Da un piccolo studio condotto nel comune di Chelsea, alla periferia di Boston, emerge la più consistente presenza di anticorpi riscontrata finora. Visto l’elevato numero di pazienti affetti da covid-19 provenienti da Chelsea, i patologi del Massachusetts general hospital (Mgh) John Iafrate e Vivek Naranbhai hanno rapidamente organizzato uno studio sierologico locale. Per due giorni si sono posizionati a un incrocio e hanno raccolto i campioni di duecento passanti. Hanno subito analizzato i campioni e hanno condiviso i risultati con un giornalista del Boston Globe. I positivi erano 63, ovvero il 31,5 per cento del totale.

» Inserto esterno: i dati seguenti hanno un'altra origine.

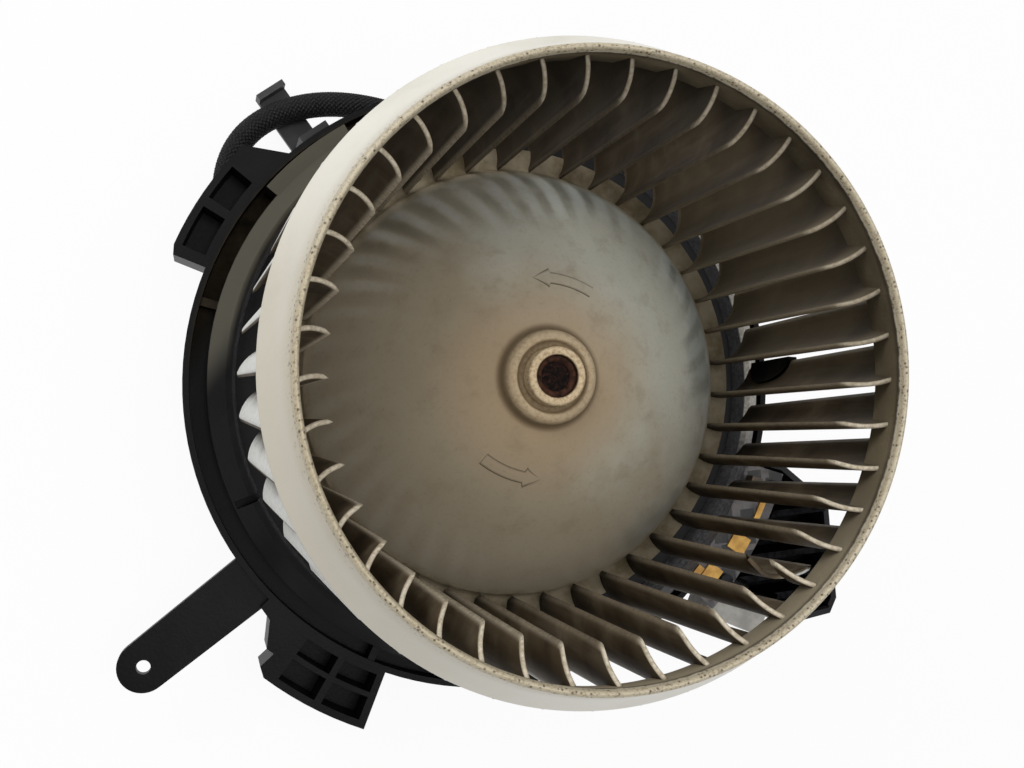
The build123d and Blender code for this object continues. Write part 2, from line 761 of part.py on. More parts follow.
# The mounting flange
with BuildPart() as mounting_flange:
    with BuildSketch(Plane.XZ):
        with BuildLine():
            Polyline(
                (0, 0),
                (cup_outer - 1.5, 0),
                (cup_outer, 1.5),
                (cup_outer, floor_bottom),
                (step_radius - step_wall, floor_bottom),
                (shoulder_radius - step_wall, floor_bottom - 2),
                (shoulder_radius - step_wall, channel_height - sheet),
                (rim_radius - rim_wall - 0.5, channel_height - sheet),
                (rim_radius - rim_wall, rim_bottom),
                (rim_radius, rim_bottom),
                (rim_radius, rim_height),
                (rim_radius - rim_wall, rim_height),
                (rim_radius - rim_wall, channel_height),
                (shoulder_radius, channel_height),
                (shoulder_radius, shoulder_height),
                (step_radius, step_height),
                (step_radius - step_wall, step_height),
                (step_radius - step_wall - 0.8, floor_height),
                (cup_outer, floor_height),
                (cup_outer, cup_top),
                (cup_radius, cup_top),
                (cup_radius, cup_floor),
                (0, cup_floor),
                close=True,
            )
        make_face()
    revolve(axis=Axis.Z)
    # ribs under the floor, notch in the step, ribs and pad in the channel
    with BuildSketch(Plane.XY.offset(channel_height - sheet)):
        with PolarLocations((cup_outer + shoulder_radius - step_wall) / 2, under_rib_count, start_angle=8):
            Rectangle(shoulder_radius - step_wall - cup_outer + 1, under_rib_thickness)
    extrude(amount=floor_bottom - channel_height + sheet + 1)
    with BuildSketch(Plane.XY.offset(floor_height + 0.5)):
        add(ring_sector(step_radius - 6, shoulder_radius - 0.6, -161.4, -159.8))
    extrude(amount=step_height - floor_height, mode=Mode.SUBTRACT)
    with BuildSketch(Plane.XY.offset(channel_height - 1)):
        add(ring_sector(shoulder_radius - 1, rim_radius - 1, 159.2, 160.8))
        add(ring_sector(shoulder_radius - 1, rim_radius - 1, -120.4, -119.0))
    extrude(amount=rim_height - channel_height + 0.5)
    with BuildSketch(Plane.XY.offset(channel_height - 1)):
        add(ring_sector(step_radius + 0.6, shoulder_radius + 4, 117, 136))
    extrude(amount=shoulder_height - channel_height + 1.5)
    # screw bosses of the clamp ring
    with BuildSketch(Plane.XY.offset(floor_height - 1)):
        with PolarLocations(clamp_ear_reach, clamp_count, start_angle=30):
            Circle(clamp_ear_radius - 0.4)
    extrude(amount=cup_top - floor_height + 1)
    with BuildSketch(Plane.XY.offset(cup_top - screw_length + clamp_thickness)):
        with PolarLocations(clamp_ear_reach, clamp_count, start_angle=30):
            Circle(screw_radius)
    extrude(amount=screw_length, mode=Mode.SUBTRACT)
    # vents in the cup's floor
    with BuildSketch():
        for vent in range(vent_count):
            vent_start = vent * 360 / vent_count
            add(ring_sector(9, 17, vent_start, vent_start + 44))
    extrude(amount=cup_floor, mode=Mode.SUBTRACT)
    # upper lug: a wedge and two open cells
    upper_lug = rim_radius + upper_lug_reach
    with BuildSketch(Plane.XY.offset(lug_bottom)):
        with BuildLine():
            Line(polar(rim_radius - 1, 127.2), polar(upper_lug + 0.6, 132.8))
            CenterArc((0, 0), upper_lug, 132.8, 19.6)
            Line(polar(upper_lug + 0.6, 132.8), polar(upper_lug, 132.8))
            Line(polar(upper_lug, 152.4), polar(upper_lug - 1, 154.0))
            Line(polar(upper_lug - 1, 154.0), polar(rim_radius - 1, 154.0))
            CenterArc((0, 0), rim_radius - 1, 127.2, 26.8)
        make_face()
    extrude(amount=rim_height - lug_bottom)
    with BuildSketch(Plane.XY.offset(lug_bottom + lug_cell_floor)):
        add(ring_sector(rim_radius + 1.4, upper_lug - 2.1, 136.4, 142.9))
        add(ring_sector(rim_radius + 1.4, upper_lug - 2.3, 144.6, 152.0))
    extrude(amount=rim_height, mode=Mode.SUBTRACT)
    # lower lug: a stepped foot and four open cells
    lower_lug = rim_radius + lower_lug_reach
    with BuildSketch(Plane.XY.offset(lug_bottom)):
        with BuildLine():
            Polyline(
                polar(rim_radius - 1, -142.0),
                polar(lower_lug - 15.0, -142.0),
                polar(lower_lug - 14.2, -139.3),
                polar(lower_lug - 7.2, -136.4),
                polar(lower_lug - 7.4, -135.0),
                polar(lower_lug - 2.0, -135.4),
                polar(lower_lug, -133.9),
            )
            CenterArc((0, 0), lower_lug, -133.9, 17.6)
            Line(polar(lower_lug, -116.3), polar(rim_radius - 1, -116.3))
            CenterArc((0, 0), rim_radius - 1, -142.0, 25.7)
        make_face()
    extrude(amount=rim_height - lug_bottom)
    with BuildSketch(Plane.XY.offset(lug_bottom + lug_cell_floor)):
        for cell_start, cell_end in ((-132.0, -125.4), (-124.2, -117.6)):
            add(ring_sector(rim_radius + 1.4, lower_lug - 11.2, cell_start, cell_end))
            add(ring_sector(lower_lug - 9.6, lower_lug - 2.3, cell_start, cell_end))
    extrude(amount=rim_height, mode=Mode.SUBTRACT)
    # strap arm
    arm_end = Vector(*polar(arm_length, arm_angle))
    arm_side = Vector(*polar(arm_end_radius, arm_angle + 90))
    with BuildSketch(Plane.XY.offset(arm_top - arm_thickness)):
        with BuildLine():
            Polyline(
                polar(rim_radius - 1, -151.4),
                arm_end - arm_side,
                arm_end + arm_side,
                polar(rim_radius - 1, -141.2),
                close=True,
            )
        make_face()
        with Locations(arm_end):
            Circle(arm_end_radius)
            Circle(arm_hole_radius, mode=Mode.SUBTRACT)
    extrude(amount=arm_thickness)
    # shelf under the regulator, with a wall down from the rim
    with BuildSketch(Plane.XY.offset(tray_bottom - shelf_thickness)):
        add(ring_sector(rim_radius - rim_wall, rim_radius, -60, -17))
    extrude(amount=rim_bottom - tray_bottom + shelf_thickness + 1)
    with BuildSketch(Plane.XY.offset(tray_bottom - shelf_thickness)):
        add(tray_outline(rim_radius - rim_wall))
    extrude(amount=shelf_thickness)
    # hooks that carry the lead under the floor
    for run_start, run_end in zip(lead_route[5:7], lead_route[6:8]):
        run = run_end - run_start
        hook_plane = Plane(origin=(run_start + run_end) / 2, x_dir=(-run.Y, run.X, 0), z_dir=run)
        with BuildSketch(hook_plane):
            Polygon(
                (-lead_radius - 2.3, floor_bottom - lead_height + 1),
                (-lead_radius - lead_clearance, floor_bottom - lead_height + 1),
                (-lead_radius - lead_clearance, -lead_radius),
                (lead_radius, -lead_radius),
                (lead_radius, -lead_radius - 2),
                (-lead_radius - 2.3, -lead_radius - 2),
                align=None,
            )
        extrude(amount=3, both=True)
    # hole for the lead's grommet in the cup, and where the lead passes the rim's wall
    for hole_angle, hole_reach, hole_radius in (
        (lead_angle, cup_radius + cup_wall / 2, grommet_radius),
        (lead_entry_angle, rim_radius, lead_radius + lead_clearance),
    ):
        hole_plane = Plane(
            origin=(*polar(hole_reach - 4, hole_angle), lead_height),
            z_dir=(*polar(1, hole_angle), 0),
        )
        with BuildSketch(hole_plane):
            Circle(hole_radius)
        extrude(amount=8, mode=Mode.SUBTRACT)
save(mounting_flange.part, "mounting_flange")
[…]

Sull’operazione, però, aleggiano forti perplessità. I ricercatori hanno usato un test il cui produttore, BioMedomics, dichiara una specificità di appena il 90 per cento, anche se Iafrate sostiene che i test di validazione dell’Mgh abbiano riscontrato una specificità superiore al 99,5 per cento. Inoltre i passanti fermati per strada “non sono un campione rappresentativo”, ammette Naranbhai.
I due patologi riferiscono di aver presentato un articolo scientifico a una rivista specializzata e spiegano di aver anticipato i dati al Boston Globe perché “la situazione di emergenza a Chelsea giustificava la diffusione delle informazioni”. I ricercatori di Boston, comunque, non ritengono che le restrizioni andrebbero eliminate. Al contrario, sottolineano che a Chelsea sono necessarie ulteriori misure di contenimento per arrestare la diffusione del virus all’interno della comunità e più in generale nell’area di Boston.
Secondo Michael Osterholm, esperto di malattie infettive dell’università del Minnesota Twin Cities, le misure di controllo dovranno essere mantenute a lungo per evitare il sovraccarico degli ospedali, e questo anche se gli studi sugli anticorpi indicassero un tasso di mortalità ben al di sotto dell’1 per cento. “I dati sulla sieroprevalenza non fanno che confermare la portata di questa sfida, e i risultati [di questi studi] dimostrano quanto sia difficile vincerla”.
(Traduzione di Andrea Sparacino)
Questo articolo è uscito sulla rivista scientifica statunitense Science.